自分たちのスタジアムでは3千人も入ればいい方なのに、フィレンツェに行ってみれば3万人近い大声援に敵は応援されている。燃えない方が嘘でしょう。

そんなわけで、初黒星を喫した後は1敗1分と足踏みし、10月の終わりには早くも監督が解任。
しかし、新監督のもと戦った3日の試合では2-0で勝利を収め、首位と勝ち点差5の6位につけているようです。

C1、B、Aと順調に昇格の階段を上がっても、セリエA復帰には最低でも3年はかかります。
先ほどのテクニカル・ディレクターもさすがにそんなに甘くはないと思っているようで、「おそらく1度や2度はつまづくこともあると思います。しかし、遅くとも5年以内には、セリエAに返り咲きたい。」と話しています。

36歳と決してもう若くはないディ・リービオも、「あと2年は現役で頑張る。それまでには何とかセリエBまで復帰したい。そうすれば、経営は安定し、一息つけるはずだから。僕は、残された競技人生のすべてをフィレンツェにささげる。」とやる気十分です。
2年とは言わずもう少し頑張ってもらって、ぜひ彼にはまたセリエAのピッチに立ってもらいたいものです。

かつて、常勝ユベントスの一員として無尽蔵の運動量で獅子奮迅の働きを見せ、ホームスタジアムデッレ・アルピや、ミラノのサンシーロ、ローマのオリンピコなど、イタリアを代表する大きなスタジアムの観衆を熱狂の渦に巻き込んできたディ・リービオ、そんな彼も今シーズンは、さびれた地方のスタジアムで、無名の選手たちと日々戦っています。

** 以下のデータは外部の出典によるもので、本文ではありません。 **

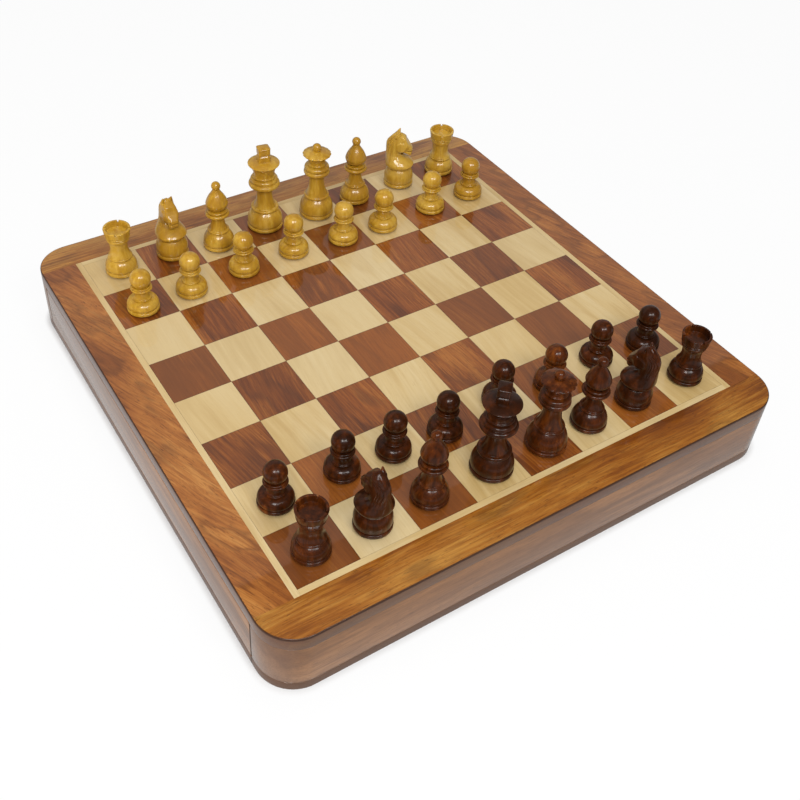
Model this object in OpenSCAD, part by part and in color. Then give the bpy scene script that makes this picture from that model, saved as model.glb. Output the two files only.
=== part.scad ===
// Wooden chess box: an inlaid board on a shallow box with two drawers, and its thirty-two turned men.
// The origin is the middle of the underside, +X runs along the near edge, +Y away from it, +Z up.

/* [Board] */
// Side of one square
square_w = 32.3; // [30:0.1:42]
// Width of the light stringing round the squares
stringing_w = 3.3; // [1.5:0.1:6]
// Width of the border strips
border_w = 20; // [19.5:0.5:32]
// Thickness of the squares and the stringing
inlay_t = 1.5; // [0.6:0.1:3]
// Thickness of the panel that carries the squares
panel_t = 6.5; // [5.5:0.1:12]
// Radius of the box's upright corners
corner_r = 19.5; // [4:0.5:19.5]
// Reach of the panel's tongue into the border
tongue_w = 4; // [2:0.5:6]
// Thickness of the panel's tongue
tongue_t = 2.5; // [1.5:0.1:3.5]

/* [Box] */
// Height of the walls between the bottom and the top board
wall_h = 25.8; // [25:0.1:50]
// Thickness of the solid front and back walls
wall_t = 23; // [20:0.5:30]
// Thickness of the bottom
bottom_t = 5.4; // [3:0.1:10]
// Thickness of the divider between the two drawers
divider_t = 6; // [4:0.5:12]
// Depth of the divider's housings in the walls
housing_d = 5; // [2:0.5:8]

/* [Drawers] */
// Thickness of a drawer's front
front_t = 10; // [7:0.5:14]
// Thickness of a drawer's sides and back
side_t = 5; // [4:0.5:7]
// How far the sides and the back stay below the front's top edge
side_drop = 2; // [1:0.5:4]
// Thickness of a drawer's base
base_t = 2; // [1.5:0.1:3]
// Height of the base above the drawer's bottom edge
base_inset = 0.6; // [0.5:0.1:2]
// Depth of the grooves that hold the base
groove_d = 2; // [1:0.1:2.5]
// Thickness of the velvet on the base
lining_t = 0.5; // [0.4:0.1:1.2]
// Thickness of the slats that part the men
slat_t = 3; // [2:0.1:4]
// Height of the slats
slat_h = 17; // [10:0.5:18]
// Length of the places for the tall men, behind the front
long_place = 76; // [60:1:85]

/* [Fits] */
// Glue line between inlaid pieces and under the felts
glue_gap = 0.05; // [0.02:0.01:0.15]
// Clearance of tongues, housings, grooves and halved joints
joint_gap = 0.15; // [0.05:0.01:0.3]
// Clearance on each side of a drawer
drawer_side_gap = 0.4; // [0.2:0.1:1]
// Gap under a drawer
drawer_foot_gap = 0.3; // [0.1:0.1:0.6]
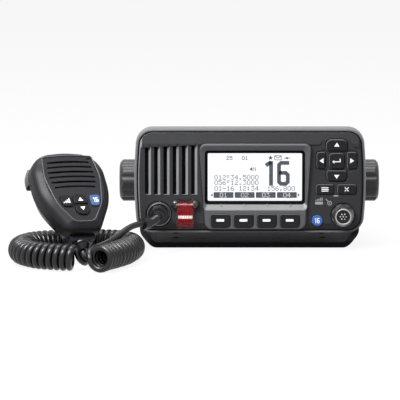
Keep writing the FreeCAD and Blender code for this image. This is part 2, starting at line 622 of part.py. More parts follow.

いつの日か、フロレンティア・ヴィオラがセリエAの舞台に帰ってくる頃には、フィレンツェの街には、数百年前に建てられた歴史上の偉大な人物たちの銅像と共に、ディ・リービオの銅像も建てられることでしょう。

個人的にも、フィオレンティーナは強い頃のチームを生で観戦し、フィレンツェの街にも行ったことがあるので思い入れも強いです。
いつかまた、ディ・リービオの銅像が建てられた頃にでもフィレンツェを訪れたいと思っています。

毎日のように、無名の選手たちとピッチを走り回っているディ・リービオ。彼の、そしてフロレンティア・ヴィオラの挑戦はまだ始まったばかり。すべては、今ここから。